You are watching local and regional economies stage strong rebounds following one of the worst global recessions ever and you stand witness to the wealth that is being generated by many along the way.
Unfortunately, your limited capital does not allow you to venture into big investments such as those in real estate, nor is it easy to invest in start-up ventures which carry significant risks. And so you feel disappointed and somewhat restless as to how you can participate and benefit from the strong recovery that you so clearly see in almost every sector in the economy.
Well, do not give up just yet. A great way to get exposure and benefit from the boom is buying into existing companies that are already taking advantage of the strong pickup in business growth across various industries. And what better or easier way to do that than by buying stocks of well-known publicly listed and traded companies in the stock market? For average retail investors with limited capital, buying stocks is probably the easiest way to participate in the recovery.
The low cost and flexibility in trading shares of listed companies make it feasible for the small guy to play along and benefit from the returning boom in the market.
Still, as with any investment, trading and investing in the stock market can be dangerous if one fails to understand the risks entailed.
Here, are five steps to keep in mind before you invest in stocks:
1. Understand the basics of the stock market
It is imperative that you familiarise yourself with the stock market and how it works before considering buying stocks. Understanding the basics of what a stock represents and how the stock market functions and who the main participants are is essential.
Effectively, a stock represents ownership in a company and it is traded freely on the stock exchange, which is the authority that governs the buying and selling of stocks.
The price of a stock is primarily determined by demand and supply (buyers and sellers), as is the case with any freely traded commodity in the world.
Much of the basic information you need about what a stock market is and how it functions can be found for free online, and there are affordable online courses that can help you understand all the basics in even greater detail and put you on the right path.
2. Open a brokerage account
To buy stocks in any market, you have to have an account opened with one of the registered and designated brokers in the country.
You can think of the broker as the middleman that connects buyers and sellers for a very small fee. In this day and age, opening a brokerage account is very easy. It is probably easier than opening a bank account and you should be able to do it online.

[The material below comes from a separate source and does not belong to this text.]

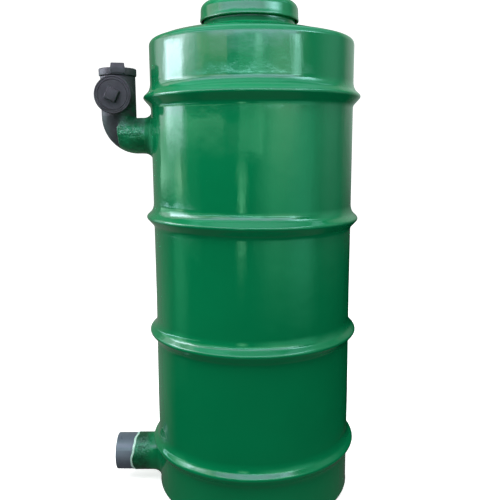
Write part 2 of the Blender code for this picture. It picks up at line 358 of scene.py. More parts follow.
# ----------------------------------------------------------------------- lid
lid_out = [(0.0, LID_Z1 - 0.0002), (0.05, LID_Z1 - 0.0003), (0.085, LID_Z1 - 0.0005)]
lid_out += arc(LID_TOP_R - LID_EDGE - 0.0004, LID_Z1 - LID_EDGE - 0.0006, LID_EDGE, 86, 2, 14)
lid_out += [(LID_TOP_R - 0.0002, 1.3840), (LID_TOP_R + 0.0001, 1.3760)]
lid_out += [(LID_R - 0.0006, 1.3680), (LID_R, LID_Z0 + 0.0042)]
lid_out += arc(LID_R - 0.0022, LID_Z0 + 0.0022, 0.0022, 0, -90, 5)
lid_in = arc(LID_R - LID_T + 0.0012, LID_Z0 + 0.0012, 0.0012, -90, -180, 3)
lid_in += [(LID_R - LID_T, 1.370), (LID_TOP_R - LID_T, 1.385)]
lid_in += arc(LID_TOP_R - LID_EDGE, LID_Z1 - LID_EDGE, LID_EDGE - LID_T, 0, 90, 8)
lid_in += [(0.08, LID_Z1 - LID_T), (0.0, LID_Z1 - LID_T)]
lid_v, lid_f = lathe(lid_out + lid_in, 160)
turn = np.arctan2(lid_v[:, 1], lid_v[:, 0])
lid_v[:, 0] += NECK_X
lid = add_mesh("lid_skin", lid_v, lid_f)
outward(lid)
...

3. Determine your investment goal
It is important you have a clear idea of the expected return and the time frame of your investments. Many jump into the market, buying stocks on tips and rumours with no entry and exit strategy and hardly any plan to limit any exposure to excessive risk.

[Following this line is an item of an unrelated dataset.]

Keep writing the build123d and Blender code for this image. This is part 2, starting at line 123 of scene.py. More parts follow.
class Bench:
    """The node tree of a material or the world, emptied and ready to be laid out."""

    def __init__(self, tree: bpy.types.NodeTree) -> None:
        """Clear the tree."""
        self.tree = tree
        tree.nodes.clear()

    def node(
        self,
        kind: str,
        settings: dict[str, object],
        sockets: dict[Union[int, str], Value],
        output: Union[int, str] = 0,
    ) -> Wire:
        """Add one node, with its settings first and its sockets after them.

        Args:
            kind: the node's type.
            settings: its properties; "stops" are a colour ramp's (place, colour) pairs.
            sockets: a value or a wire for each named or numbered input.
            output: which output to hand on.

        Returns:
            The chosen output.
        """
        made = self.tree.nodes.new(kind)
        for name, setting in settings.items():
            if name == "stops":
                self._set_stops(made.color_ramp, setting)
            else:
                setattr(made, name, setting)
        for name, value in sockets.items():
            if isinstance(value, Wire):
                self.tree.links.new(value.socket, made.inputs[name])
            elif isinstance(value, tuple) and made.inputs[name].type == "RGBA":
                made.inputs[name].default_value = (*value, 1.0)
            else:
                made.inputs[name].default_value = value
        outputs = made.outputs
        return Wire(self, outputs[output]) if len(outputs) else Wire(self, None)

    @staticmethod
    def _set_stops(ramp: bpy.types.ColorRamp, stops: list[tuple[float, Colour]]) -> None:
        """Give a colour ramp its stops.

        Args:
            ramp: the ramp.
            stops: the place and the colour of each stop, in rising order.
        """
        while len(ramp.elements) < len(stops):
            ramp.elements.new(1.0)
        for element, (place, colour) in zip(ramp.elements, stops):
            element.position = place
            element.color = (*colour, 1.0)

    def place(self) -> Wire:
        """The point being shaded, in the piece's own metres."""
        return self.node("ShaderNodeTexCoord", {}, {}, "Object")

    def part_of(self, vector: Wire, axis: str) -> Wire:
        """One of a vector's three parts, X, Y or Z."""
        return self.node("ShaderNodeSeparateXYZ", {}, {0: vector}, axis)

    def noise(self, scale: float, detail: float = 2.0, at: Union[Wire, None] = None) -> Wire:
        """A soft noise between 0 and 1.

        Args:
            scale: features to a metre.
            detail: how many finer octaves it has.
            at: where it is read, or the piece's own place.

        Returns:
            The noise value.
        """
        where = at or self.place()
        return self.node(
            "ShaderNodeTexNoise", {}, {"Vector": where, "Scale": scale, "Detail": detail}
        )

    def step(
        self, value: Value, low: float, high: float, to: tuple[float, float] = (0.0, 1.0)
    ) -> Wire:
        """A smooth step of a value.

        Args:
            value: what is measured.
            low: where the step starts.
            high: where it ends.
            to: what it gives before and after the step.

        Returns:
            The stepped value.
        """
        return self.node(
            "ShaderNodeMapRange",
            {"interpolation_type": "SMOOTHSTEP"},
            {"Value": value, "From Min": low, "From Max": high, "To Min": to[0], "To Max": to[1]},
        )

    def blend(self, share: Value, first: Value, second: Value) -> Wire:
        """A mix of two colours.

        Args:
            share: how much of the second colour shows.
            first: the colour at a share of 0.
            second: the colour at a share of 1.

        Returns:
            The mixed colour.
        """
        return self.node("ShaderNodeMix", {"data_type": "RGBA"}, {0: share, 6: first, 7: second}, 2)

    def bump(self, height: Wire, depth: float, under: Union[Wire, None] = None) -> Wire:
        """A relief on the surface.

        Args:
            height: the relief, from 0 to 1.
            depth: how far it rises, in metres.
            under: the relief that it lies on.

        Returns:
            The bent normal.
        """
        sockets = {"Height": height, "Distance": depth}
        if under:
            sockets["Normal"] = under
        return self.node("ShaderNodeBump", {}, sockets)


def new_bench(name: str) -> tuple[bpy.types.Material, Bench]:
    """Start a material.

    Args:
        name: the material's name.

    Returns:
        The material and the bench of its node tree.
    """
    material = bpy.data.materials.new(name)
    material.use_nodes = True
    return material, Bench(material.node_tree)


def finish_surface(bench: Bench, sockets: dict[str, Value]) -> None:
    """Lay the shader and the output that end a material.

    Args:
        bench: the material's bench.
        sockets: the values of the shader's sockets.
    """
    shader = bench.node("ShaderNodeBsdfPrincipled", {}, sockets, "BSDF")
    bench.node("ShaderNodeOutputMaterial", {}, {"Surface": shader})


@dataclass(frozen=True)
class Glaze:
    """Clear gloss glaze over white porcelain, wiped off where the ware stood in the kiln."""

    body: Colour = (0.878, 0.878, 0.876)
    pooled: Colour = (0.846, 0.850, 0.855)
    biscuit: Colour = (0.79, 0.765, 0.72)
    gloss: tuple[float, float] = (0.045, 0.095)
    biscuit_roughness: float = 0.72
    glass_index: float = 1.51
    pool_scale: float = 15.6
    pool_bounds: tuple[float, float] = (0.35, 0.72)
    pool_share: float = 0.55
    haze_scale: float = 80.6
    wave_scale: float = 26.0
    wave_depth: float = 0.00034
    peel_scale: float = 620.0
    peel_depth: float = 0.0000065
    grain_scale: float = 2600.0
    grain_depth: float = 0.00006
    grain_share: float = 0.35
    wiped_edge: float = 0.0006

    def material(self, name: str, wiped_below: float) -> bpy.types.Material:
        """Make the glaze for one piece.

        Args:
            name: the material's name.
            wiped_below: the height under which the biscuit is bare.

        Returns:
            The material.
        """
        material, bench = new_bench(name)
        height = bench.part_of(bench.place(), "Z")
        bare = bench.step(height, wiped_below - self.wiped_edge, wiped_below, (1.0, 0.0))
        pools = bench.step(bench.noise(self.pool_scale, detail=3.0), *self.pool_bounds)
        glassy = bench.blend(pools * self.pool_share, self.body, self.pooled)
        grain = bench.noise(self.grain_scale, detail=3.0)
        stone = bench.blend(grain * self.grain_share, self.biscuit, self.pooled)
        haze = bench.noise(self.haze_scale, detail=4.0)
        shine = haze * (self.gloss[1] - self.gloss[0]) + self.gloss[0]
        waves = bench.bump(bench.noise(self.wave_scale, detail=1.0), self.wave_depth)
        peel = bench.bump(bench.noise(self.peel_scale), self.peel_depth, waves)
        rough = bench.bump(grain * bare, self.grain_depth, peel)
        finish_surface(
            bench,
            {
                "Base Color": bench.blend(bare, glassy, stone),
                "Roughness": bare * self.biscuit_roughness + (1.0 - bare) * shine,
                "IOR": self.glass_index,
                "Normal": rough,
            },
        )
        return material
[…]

Do not be blinded by the big stock market gains you hear about in public, and make sure you are clear on the reward potential of your investment as well as the risk threshold you can tolerate before you decide to buy stocks.
Also, be clear on how long you are capable and willing to hold the stock for before you can cash in on the gains, or even exit at a loss should the investment go against the plan.
4. Research the market for the stocks that fit your investment criteria
This is easier said than done and if you are a beginner, it will probably be very difficult to go through this exercise on your own.
Luckily, there are plenty of stock-research providers than can help you make an informed decision for a small fee. In fact, many of the brokerage houses provide their clients with research on a large number of stocks for free.
That is how they usually compete for business.
5. Fund your account and start trading
You can always set up a practice account trading virtual money, but this will only help you get a feel for trading. Trading fake money will hardly train you to deal with the emotions you experience when you have real money at risk.
Always start with a very small investment and never risk big amounts in the early stages. One of the most important things in trading is to have a clear entry and exit strategy and to stay disciplined enough to stick to the plan.